Long prized for its healthful qualities, especially as an aid to digestion, mint brings an illustrious history to the table. According to Greek mythology, mint was the name of a cheeky nymph about to be seduced by Hades when Queen Persephone turned her into a plant.

Pliny the Elder opined that the herb reanimated the spirit. The Romans introduced native mint to the Brits, who in turn probably brought it to America on one of the Pilgrim voyages, along with a slew of other herbs and plants.

Mint is a natural pick-me-up. It wakes up a glass of iced tea and does something magical to chocolate every time. Add chopped mint to cut-up fresh fruit, along with a squeeze of lime, and you've got a low-cal dessert with eye-popping appeal.

Mixed with other fresh herbs or alone, mint adds bright notes to a simple summer salad. Chefs around town are digging on mint, too, incorporating it into myriad savory summer dishes.

Chefs' variations on a minty theme

Chef John Brandt-Lee, of Avalon Restaurant & Avalon Bistro, in West Chester, makes an arugula salad with balsamic vinegar, blueberries, goat cheese, candied pecans and fresh-cut mint.

At Square 1682, chef de cuisine Caitlin Mateo is working magic with a cold, minted pea soup that's the ideal starter for light summer supper.

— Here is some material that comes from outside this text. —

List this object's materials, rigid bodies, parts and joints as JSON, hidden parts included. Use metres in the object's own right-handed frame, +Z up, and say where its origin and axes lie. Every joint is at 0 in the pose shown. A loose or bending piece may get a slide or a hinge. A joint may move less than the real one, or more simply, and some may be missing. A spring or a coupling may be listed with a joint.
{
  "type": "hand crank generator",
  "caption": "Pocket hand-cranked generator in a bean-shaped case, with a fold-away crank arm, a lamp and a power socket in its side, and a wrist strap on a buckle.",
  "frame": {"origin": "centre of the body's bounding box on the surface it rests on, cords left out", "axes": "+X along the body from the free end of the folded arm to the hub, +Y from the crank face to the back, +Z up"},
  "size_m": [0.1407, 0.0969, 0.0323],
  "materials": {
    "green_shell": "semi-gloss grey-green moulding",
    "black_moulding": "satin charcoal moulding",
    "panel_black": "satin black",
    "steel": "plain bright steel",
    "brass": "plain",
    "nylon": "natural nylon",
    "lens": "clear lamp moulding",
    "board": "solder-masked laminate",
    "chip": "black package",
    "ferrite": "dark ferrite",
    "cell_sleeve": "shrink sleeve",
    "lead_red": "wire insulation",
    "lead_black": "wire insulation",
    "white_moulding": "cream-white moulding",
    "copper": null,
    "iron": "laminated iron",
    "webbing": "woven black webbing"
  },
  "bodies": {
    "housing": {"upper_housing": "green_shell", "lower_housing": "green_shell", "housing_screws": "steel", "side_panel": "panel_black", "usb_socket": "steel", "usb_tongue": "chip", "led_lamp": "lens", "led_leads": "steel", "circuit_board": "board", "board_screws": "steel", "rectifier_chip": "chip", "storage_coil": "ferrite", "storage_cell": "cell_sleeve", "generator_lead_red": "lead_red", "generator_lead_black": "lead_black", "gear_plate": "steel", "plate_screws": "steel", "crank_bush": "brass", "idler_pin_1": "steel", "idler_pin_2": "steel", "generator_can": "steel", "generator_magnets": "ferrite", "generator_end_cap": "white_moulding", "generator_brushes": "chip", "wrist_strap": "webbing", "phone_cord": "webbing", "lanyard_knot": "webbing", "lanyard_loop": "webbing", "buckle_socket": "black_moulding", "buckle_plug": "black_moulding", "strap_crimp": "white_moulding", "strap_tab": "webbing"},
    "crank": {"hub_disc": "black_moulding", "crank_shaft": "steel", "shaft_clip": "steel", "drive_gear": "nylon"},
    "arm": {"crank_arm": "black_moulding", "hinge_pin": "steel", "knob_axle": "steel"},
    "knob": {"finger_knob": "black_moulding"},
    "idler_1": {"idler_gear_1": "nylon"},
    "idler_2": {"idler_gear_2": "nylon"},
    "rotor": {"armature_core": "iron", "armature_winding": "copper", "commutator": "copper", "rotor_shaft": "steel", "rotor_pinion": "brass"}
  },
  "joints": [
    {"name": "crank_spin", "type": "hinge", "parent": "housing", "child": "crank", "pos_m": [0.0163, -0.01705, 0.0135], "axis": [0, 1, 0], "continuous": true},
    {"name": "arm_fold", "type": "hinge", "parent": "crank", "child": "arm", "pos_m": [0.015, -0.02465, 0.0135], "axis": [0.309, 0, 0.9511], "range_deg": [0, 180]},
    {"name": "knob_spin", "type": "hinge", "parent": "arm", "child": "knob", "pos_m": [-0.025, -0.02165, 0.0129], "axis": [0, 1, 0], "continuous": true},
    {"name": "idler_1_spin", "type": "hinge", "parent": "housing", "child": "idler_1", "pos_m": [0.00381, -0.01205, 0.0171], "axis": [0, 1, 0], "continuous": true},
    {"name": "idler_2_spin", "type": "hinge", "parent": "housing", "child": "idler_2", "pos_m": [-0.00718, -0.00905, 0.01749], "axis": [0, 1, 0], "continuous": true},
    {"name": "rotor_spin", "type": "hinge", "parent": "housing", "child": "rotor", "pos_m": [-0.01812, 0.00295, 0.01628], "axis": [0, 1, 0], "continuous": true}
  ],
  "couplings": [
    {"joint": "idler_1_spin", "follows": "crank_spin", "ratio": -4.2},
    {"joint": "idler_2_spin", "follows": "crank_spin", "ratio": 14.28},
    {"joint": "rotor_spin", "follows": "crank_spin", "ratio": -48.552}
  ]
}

In South Philly, at Le Virtu, chef Joe Cicala adds mint to sautéed tripe, his salsa verde and over a special sheep's-milk ricotta with spring-pea ragu, mint and pancetta. Industry chef Pat Szoke likes the pairing of mint, lamb ragu and fava beans over pappardelle pasta.

At Sampan, chef Michael Schulson incorporates mint into his pork banh mi and in a shiso chimichurri served with steak. Shiso is also in the mint family.

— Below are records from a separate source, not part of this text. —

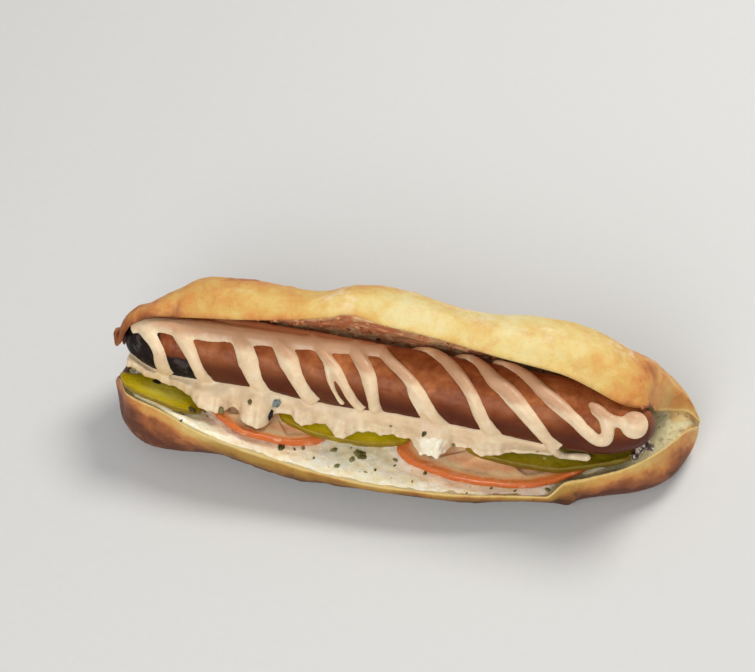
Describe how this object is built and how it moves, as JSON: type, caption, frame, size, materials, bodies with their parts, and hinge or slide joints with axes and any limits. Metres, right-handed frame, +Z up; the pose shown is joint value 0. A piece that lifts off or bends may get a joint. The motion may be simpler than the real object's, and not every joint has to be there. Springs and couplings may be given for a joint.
{
  "type": "hot dog",
  "caption": "Hot dog to hold and eat: a crusty roll slit along its front, filled with a grilled sausage under stripes of sauce, gherkin, tomato and herb mayonnaise.",
  "frame": {"origin": "centre of the bounding box in X and Y, at the level of the table", "axes": "+X along the roll, towards the end that the lid covers; +Y to the hinge at the back of the roll, so the open side faces -Y; +Z up"},
  "size_m": [0.205, 0.0698, 0.0605],
  "materials": {
    "crust": "baked crust, dry and matt, golden with orange-brown patches",
    "sausage": "grilled skin, greasy sheen, charred at one end; it carries a thick pinkish-beige sauce",
    "pickle": "wet, yellow-green",
    "tomato": "wet, orange-red",
    "spread": "soft, creamy white with specks of herb"
  },
  "bodies": {
    "root": {"bun": "crust", "sausage": "sausage", "pickle_left": "pickle", "pickle_middle": "pickle", "pickle_right": "pickle", "tomato_left": "tomato", "tomato_right": "tomato", "spread": "spread"}
  },
  "joints": []
}
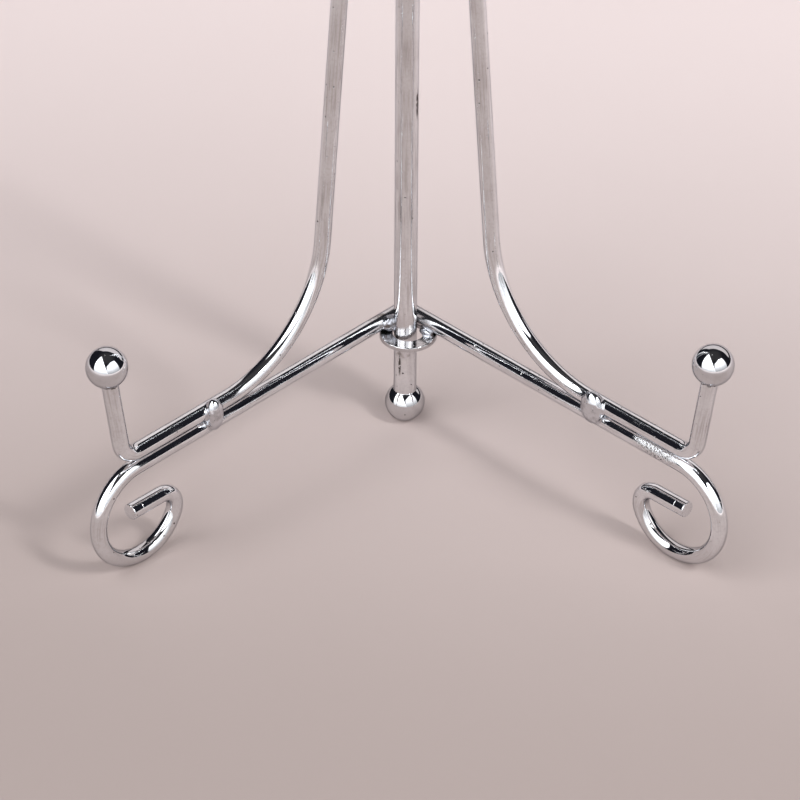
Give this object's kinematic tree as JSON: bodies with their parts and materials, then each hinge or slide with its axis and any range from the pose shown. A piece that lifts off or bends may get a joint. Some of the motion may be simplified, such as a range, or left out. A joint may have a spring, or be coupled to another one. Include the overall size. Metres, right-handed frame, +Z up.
{
  "type": "folding display easel",
  "caption": "Folding tabletop display easel of bent chrome-plated wire: a rear post on a ball, and two wings that curl down to feet and turn up into ball-tipped prongs.",
  "frame": {"origin": "the point of the table under the rear post's axis", "axes": "+Z up along the rear post, -Y towards the front, where the feet and the prongs are, +X to the right as seen from the front"},
  "size_m": [0.1856, 0.0928, 0.381],
  "materials": {
    "chrome": "bright decorative chrome plating with fine pits, and grey bare spots near the bends",
    "plated_weld": "plated over weld metal, softer and slightly lumpy"
  },
  "bodies": {
    "left_frame": {"post": "chrome", "foot_ball": "chrome", "top_ball": "chrome", "left_foot_wire": "chrome", "left_upright": "chrome", "left_brace_weld": "plated_weld", "left_prong_ball": "chrome", "left_ball_weld": "plated_weld", "left_arm_weld": "plated_weld", "left_top_weld": "plated_weld"},
    "right_wing": {"right_foot_wire": "chrome", "right_upright": "chrome", "right_brace_weld": "plated_weld", "right_prong_ball": "chrome", "right_ball_weld": "plated_weld", "right_arm_weld": "plated_weld", "right_top_weld": "plated_weld", "lower_washer": "chrome", "upper_washer": "chrome"}
  },
  "joints": [
    {"name": "wing_fold", "type": "hinge", "parent": "left_frame", "child": "right_wing", "pos_m": [0, 0, 0], "axis": [0, 0, -1], "range_deg": [0, 90]}
  ]
}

Besides using pounds of Hierba Buena, a Latin American mint, in signature mojitos, Cuba Libre chef Guillermo Pernot does a riff on traditional ropa vieja, using eggplant, lamb and mint, which he then stuffs into ravioli and serves in a minted broth.

The summer palate

"Mint brings out the delicate, nutty flavors in artichokes and fava beans, adds a kick to Thai and Indian dishes along with garlic, basil and ginger, cleanses the palate in sorbets and fruit salads, and instantly lightens heavy protein dishes for the summertime appetite," said Michael Luongo, executive chef at Glenmorgan, in the Radnor Hotel, where a seasonal herb garden debuted this spring.

"I love the powerful aroma that fresh mint brings to the kitchen," he said. " The peppery mouth-feel and clean, grassy finish that mint provides in sauces, vinaigrettes and salads is wonderful and shouts to the senses that summer is here."

Luongo makes a mint watermelon sauce spiked with bourbon that goes beautifully with grilled lamb.

The effervescent Indian chef Jagmeet "Happy" Singh, who opened his restaurant, 401 Nirvana, in Conshohocken four months ago, goes through at least 10 pounds of mint every week, using it in a homemade zesty mint chutney, in aromatic biryani rice dishes, stuffed into naan bread and in his own creation, a curried kabob of chicken stuffed with fresh mint and lamb topped with creamy korma sauce.

"Mint is very important to Indian cuisine," said the Punjab native, who came to the U.S. to become a pilot and flew straight into the kitchen instead.

Mint is an ideal ingredient in lighter summer fare, said John Mims, chef/owner at Carmine's Creole Act II, in Narberth. "I've been feeding this same crowd since 1998, and we're all getting a little older and watching what we eat. My cooking has evolved along those lines."

Mims' regulars love his cold honeydew, mint and Serrano chile soup, or, for something with a bigger caloric punch, his buttery sautéed shrimp with mint pesto.

As is the case with all fresh herbs, for the brightest flavor add chopped mint at the end of the cooking process, or at the beginning if you are using dried.

"And you can always add more," said Jim Coleman, executive chef at Sofitel and Liberté Lounge, where his lamb burger is a minty hit.

The hotel's large rooftop garden is an oasis of fresh herbs, tomatoes, squash, sweet and hot peppers. "Think of using mint with any dish that has natural oils in it, like salmon or lamb, or dishes with a lot of olive oil," said Coleman. "Mint doesn't get lost like fresh basil can. It holds its own."